In 1871, Lindsay had published his translation of Friedrich Ueberweg's 'Logic', see Ueberweg 1871, which Scottish philosopher W.B. Gallie (1960) described as 'a monument to his industry in that capacity'. In 1872 he was appointed 'Professor of Church History' at the Free Church College, Glasgow. In the same year, he married Anna Colquhoun-Stirling-Murray Dunlop (the eldest daughter of Alexander Colquhoun-Stirling-Murray-Dunlop and Eliza Esther, née Murray), who was one of the first students at the University Classes for Women in Edinburgh, where she impressed her professors.

Lindsay's wife was one of the founders of The Glasgow Association for the Higher Education of Women. W.B. Gallie documented that she 'appears to have been a more dominating personality than her husband.' Her name was said to be synonymous with the women's movement in Scotland.

The Lindsay's children included Alexander Lindsay, 1st Baron Lindsay of Birker, who initially was the 'Professor of Moral Philosophy' in the University of Glasgow and who subsequently became the 'Master of Balliol College' and the 'Vice-Chancellor' of the University of Oxford.

==Later life==
Between 1877 and 1881, Lindsay unsuccessfully supported William Robertson Smith in a trial for heresy which resulted in Smith's losing his position at the Aberdeen Free Church College. In 1902, Lindsay took up the position of Principal of the Free Church College. Gallie (1960) praised Lindsay on two counts. First Gallie observed that Lindsay's History of the Reformation:
'is a landmark in British historical scholarship, its most original feature, apart from its splendid impartiality and literary warmth and verve, being the inclusion of much sixteenth-century "popular" material - letters, pamphlets, broadsheets, folk-songs and the like - to provide a vivid picture of religious life, including family religious life, in Germany in the years immediately before and after Luther's revolt.'
 Second Gallie observed that Lindsay gave 'his advice and assistance to ... many good and growing causes - to the Labour movement led by Ben Tillett and Tom Mann, to the problem of students' welfare in Glasgow [and] to the crofter agitation in the West Highlands'. King 1985 observed that Lindsay was a founder member of the Glasgow and West of Scotland Association for Women's Suffrage.

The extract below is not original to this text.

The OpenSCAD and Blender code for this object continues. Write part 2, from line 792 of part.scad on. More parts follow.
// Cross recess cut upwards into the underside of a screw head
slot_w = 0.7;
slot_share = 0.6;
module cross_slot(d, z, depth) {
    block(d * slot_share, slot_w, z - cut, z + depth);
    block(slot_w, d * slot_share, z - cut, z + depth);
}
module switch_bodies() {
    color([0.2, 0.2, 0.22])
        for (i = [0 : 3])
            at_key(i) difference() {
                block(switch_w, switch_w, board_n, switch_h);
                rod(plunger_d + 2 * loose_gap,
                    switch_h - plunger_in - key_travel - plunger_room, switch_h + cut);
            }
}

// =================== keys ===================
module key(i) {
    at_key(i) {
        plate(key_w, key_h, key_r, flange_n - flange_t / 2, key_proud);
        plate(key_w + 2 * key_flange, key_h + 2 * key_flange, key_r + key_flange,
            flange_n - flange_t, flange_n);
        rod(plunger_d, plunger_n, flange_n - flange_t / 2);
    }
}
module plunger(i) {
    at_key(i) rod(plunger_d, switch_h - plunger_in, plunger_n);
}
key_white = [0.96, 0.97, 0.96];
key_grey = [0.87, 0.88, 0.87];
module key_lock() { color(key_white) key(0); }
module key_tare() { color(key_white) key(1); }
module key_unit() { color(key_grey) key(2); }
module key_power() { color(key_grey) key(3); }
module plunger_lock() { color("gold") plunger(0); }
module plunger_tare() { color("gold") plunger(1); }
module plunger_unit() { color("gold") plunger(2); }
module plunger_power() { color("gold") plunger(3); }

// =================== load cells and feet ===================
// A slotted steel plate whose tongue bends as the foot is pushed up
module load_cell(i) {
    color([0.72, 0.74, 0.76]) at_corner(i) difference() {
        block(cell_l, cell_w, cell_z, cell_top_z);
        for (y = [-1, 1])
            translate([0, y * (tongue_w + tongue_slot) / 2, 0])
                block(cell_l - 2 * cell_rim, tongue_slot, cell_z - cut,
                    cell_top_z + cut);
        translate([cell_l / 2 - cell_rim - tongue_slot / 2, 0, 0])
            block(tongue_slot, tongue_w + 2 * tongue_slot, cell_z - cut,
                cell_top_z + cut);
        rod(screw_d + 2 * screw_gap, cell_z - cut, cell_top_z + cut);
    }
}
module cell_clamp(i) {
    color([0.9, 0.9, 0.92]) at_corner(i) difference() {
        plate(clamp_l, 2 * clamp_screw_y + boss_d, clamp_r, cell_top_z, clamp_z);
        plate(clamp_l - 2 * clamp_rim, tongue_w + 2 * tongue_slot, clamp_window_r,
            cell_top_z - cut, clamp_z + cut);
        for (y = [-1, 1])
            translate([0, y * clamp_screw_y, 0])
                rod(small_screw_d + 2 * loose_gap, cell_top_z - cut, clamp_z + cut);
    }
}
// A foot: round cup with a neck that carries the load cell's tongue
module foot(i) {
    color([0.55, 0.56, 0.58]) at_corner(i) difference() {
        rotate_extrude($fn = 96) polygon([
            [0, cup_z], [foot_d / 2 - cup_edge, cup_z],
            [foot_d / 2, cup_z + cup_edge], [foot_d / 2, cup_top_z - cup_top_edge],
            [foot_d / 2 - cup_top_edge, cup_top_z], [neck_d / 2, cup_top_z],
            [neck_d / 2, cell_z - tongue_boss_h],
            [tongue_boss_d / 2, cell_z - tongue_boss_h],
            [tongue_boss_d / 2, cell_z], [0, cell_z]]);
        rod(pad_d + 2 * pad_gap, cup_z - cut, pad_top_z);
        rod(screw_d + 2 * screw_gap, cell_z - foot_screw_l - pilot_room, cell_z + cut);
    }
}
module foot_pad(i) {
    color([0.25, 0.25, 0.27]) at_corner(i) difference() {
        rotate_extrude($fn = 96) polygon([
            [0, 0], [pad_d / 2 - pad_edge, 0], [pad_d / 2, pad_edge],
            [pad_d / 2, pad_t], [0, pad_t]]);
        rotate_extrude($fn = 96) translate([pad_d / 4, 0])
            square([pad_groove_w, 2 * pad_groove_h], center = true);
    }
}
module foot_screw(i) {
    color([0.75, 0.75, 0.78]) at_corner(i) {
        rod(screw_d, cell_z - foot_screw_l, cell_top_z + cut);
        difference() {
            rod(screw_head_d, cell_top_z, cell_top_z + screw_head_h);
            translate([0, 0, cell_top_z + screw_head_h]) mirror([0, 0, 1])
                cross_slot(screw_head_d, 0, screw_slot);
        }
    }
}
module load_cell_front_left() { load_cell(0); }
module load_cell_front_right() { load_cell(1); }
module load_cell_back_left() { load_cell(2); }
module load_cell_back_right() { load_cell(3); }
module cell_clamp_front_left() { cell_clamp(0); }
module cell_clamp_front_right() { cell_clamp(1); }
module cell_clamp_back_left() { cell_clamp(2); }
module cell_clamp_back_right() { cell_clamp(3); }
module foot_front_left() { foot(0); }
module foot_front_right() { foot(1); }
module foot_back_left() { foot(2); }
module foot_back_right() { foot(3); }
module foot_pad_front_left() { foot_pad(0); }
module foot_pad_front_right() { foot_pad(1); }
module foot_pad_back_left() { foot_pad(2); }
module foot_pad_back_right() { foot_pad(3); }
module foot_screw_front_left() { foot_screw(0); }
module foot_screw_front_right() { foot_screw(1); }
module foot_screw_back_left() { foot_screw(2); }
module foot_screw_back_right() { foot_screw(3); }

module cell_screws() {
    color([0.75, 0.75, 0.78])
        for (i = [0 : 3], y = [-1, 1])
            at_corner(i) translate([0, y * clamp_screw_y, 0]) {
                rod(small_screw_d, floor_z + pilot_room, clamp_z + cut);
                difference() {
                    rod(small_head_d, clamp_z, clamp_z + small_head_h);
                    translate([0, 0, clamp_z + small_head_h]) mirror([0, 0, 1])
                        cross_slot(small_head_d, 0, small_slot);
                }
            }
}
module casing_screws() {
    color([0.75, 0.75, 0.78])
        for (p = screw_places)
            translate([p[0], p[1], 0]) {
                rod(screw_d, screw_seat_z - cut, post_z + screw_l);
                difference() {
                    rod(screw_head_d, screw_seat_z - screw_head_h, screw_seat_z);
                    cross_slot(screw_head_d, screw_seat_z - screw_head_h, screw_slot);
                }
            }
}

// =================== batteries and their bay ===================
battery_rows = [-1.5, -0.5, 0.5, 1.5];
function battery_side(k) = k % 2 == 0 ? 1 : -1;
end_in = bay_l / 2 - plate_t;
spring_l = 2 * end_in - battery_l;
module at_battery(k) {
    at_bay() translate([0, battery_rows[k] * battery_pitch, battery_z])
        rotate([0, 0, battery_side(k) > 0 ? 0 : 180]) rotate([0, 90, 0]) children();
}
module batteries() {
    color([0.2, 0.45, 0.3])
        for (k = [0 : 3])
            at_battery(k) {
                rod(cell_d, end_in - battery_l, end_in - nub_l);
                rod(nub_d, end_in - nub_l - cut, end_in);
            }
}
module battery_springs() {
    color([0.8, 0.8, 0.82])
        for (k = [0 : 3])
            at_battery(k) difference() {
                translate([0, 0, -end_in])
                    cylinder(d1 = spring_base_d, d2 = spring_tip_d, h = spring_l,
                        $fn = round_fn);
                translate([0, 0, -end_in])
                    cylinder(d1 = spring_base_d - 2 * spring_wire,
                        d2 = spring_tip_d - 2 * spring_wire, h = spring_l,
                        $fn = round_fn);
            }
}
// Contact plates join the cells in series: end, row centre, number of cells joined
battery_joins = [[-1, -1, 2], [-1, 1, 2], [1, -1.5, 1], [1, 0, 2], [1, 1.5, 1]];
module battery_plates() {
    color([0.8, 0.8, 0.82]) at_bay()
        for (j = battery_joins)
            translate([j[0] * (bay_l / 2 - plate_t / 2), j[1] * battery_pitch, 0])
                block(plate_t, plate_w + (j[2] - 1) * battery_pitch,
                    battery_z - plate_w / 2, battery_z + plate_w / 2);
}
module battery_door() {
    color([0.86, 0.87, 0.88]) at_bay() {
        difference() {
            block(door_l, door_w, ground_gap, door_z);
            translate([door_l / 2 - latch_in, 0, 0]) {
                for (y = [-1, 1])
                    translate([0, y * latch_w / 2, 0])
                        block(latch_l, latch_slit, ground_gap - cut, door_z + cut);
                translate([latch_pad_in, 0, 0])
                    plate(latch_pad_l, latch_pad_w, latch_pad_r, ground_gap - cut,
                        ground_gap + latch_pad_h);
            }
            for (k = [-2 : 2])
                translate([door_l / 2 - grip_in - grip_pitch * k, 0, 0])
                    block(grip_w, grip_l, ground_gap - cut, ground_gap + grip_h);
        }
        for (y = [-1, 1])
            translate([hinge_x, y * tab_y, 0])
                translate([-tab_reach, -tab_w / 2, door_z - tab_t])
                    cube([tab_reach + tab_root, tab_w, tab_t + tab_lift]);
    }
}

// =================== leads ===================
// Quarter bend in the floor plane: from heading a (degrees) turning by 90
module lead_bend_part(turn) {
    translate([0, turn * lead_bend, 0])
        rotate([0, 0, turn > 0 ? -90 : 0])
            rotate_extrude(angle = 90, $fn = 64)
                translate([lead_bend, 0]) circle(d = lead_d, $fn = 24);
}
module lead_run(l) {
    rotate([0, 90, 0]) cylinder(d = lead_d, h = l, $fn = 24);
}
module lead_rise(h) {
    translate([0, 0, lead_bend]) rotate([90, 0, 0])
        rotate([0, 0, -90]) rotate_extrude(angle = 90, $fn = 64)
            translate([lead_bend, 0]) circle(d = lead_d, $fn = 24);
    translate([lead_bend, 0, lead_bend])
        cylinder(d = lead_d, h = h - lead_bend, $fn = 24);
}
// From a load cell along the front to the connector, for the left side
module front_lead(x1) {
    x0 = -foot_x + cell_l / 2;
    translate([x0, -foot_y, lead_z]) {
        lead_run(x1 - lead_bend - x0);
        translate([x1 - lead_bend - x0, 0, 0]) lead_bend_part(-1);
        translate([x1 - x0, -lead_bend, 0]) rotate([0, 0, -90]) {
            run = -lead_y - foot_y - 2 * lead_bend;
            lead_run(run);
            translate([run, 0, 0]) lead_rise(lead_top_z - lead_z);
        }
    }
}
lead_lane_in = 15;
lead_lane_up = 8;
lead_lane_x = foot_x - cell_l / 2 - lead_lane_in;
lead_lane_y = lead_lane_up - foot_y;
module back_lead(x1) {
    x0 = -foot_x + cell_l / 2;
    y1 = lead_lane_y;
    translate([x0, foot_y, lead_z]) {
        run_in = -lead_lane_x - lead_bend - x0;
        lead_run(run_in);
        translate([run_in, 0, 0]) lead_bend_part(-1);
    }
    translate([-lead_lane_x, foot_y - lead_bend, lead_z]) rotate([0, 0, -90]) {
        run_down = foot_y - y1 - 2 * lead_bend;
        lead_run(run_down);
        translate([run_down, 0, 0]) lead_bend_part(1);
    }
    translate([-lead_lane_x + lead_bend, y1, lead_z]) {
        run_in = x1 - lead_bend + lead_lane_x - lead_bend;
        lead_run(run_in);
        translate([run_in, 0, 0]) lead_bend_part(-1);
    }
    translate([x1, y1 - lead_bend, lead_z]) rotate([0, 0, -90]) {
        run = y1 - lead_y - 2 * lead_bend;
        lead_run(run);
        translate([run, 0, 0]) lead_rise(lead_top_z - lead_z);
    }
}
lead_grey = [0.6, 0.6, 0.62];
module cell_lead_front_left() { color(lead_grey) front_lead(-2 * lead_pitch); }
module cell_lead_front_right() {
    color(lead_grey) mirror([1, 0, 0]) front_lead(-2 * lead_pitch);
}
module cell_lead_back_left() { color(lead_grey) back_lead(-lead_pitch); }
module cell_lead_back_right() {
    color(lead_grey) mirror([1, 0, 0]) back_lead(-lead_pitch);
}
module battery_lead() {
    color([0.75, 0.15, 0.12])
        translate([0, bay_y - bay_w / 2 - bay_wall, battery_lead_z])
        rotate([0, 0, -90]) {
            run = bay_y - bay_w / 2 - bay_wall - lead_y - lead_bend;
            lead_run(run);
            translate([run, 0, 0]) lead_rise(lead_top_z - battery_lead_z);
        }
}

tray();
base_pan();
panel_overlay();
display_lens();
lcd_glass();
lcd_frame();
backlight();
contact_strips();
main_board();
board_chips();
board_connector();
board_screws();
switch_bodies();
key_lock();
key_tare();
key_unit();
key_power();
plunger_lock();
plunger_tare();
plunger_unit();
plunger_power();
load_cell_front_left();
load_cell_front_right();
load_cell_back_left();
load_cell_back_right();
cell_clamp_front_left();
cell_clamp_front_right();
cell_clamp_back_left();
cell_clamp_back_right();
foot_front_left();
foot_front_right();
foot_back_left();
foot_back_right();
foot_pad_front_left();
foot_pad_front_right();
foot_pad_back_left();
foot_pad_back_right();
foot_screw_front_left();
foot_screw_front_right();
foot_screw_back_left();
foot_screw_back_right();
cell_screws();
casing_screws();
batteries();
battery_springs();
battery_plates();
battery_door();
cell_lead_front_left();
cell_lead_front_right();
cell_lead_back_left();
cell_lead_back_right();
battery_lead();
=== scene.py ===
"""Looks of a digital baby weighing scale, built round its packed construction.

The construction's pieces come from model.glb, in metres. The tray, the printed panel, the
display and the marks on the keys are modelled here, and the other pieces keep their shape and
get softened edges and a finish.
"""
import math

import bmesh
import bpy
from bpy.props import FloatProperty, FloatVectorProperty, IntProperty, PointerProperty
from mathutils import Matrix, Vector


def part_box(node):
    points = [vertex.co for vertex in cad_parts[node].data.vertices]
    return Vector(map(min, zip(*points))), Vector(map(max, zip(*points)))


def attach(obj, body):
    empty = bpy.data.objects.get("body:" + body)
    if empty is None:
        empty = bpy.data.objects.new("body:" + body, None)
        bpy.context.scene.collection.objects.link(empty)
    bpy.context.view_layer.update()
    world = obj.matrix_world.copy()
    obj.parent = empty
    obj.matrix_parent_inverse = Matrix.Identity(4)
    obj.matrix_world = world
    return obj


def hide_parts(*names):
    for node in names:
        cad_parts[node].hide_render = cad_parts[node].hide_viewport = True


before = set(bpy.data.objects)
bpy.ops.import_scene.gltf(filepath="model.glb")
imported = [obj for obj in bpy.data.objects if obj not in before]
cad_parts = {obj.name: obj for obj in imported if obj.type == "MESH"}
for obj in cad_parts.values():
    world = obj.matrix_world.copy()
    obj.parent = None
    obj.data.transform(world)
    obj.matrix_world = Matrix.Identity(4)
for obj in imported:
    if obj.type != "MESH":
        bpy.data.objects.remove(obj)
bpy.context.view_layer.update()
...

Lindsay died in Glasgow on 6 December 1912.

==Publications==
===Articles===
- Lindsay, Thomas M. (1872). "2. Note. On the Use of the Scholastic Terms Vetus Logica and Nova Logica, with a Remark upon the corresponding Terms Antiqui and Moderni"
- Lindsay, Thomas M. (1876). "Psychology in Holland"
- Lindsay, Thomas M. (1878). "The critical moment in the Free Church of Scotland"
- Lindsay, Thomas M. (1885). "Notes on education in Scotland in early days. II.—From the wars of the Bruce succession to the foundation of the University of St. Andrews"
- Lindsay, Thomas M. (1903). "Family and popular religion in Germany on the eve of the Reformation"
- Lindsay, Thomas M. (1904). "A literary relic of Scottish Lollardy"
===Books===
- Lindsay, T.M. (1883). "The Reformation"
- Lindsay, Thomas M.. "Luther and the German Reformation"
- Lindsay, Thomas M. (1903). "The Church and the Ministry in the Early Centuries"
- Lindsay, M. (1907). "The New Testament of our Lord Jesus Christ"
- An Oxford Bookseller in 1520 (1907)
- Englishmen and the Classical Renaissance (1909)

Lindsay was a contributor to Encyclopædia Britannica and to the Cambridge Modern History.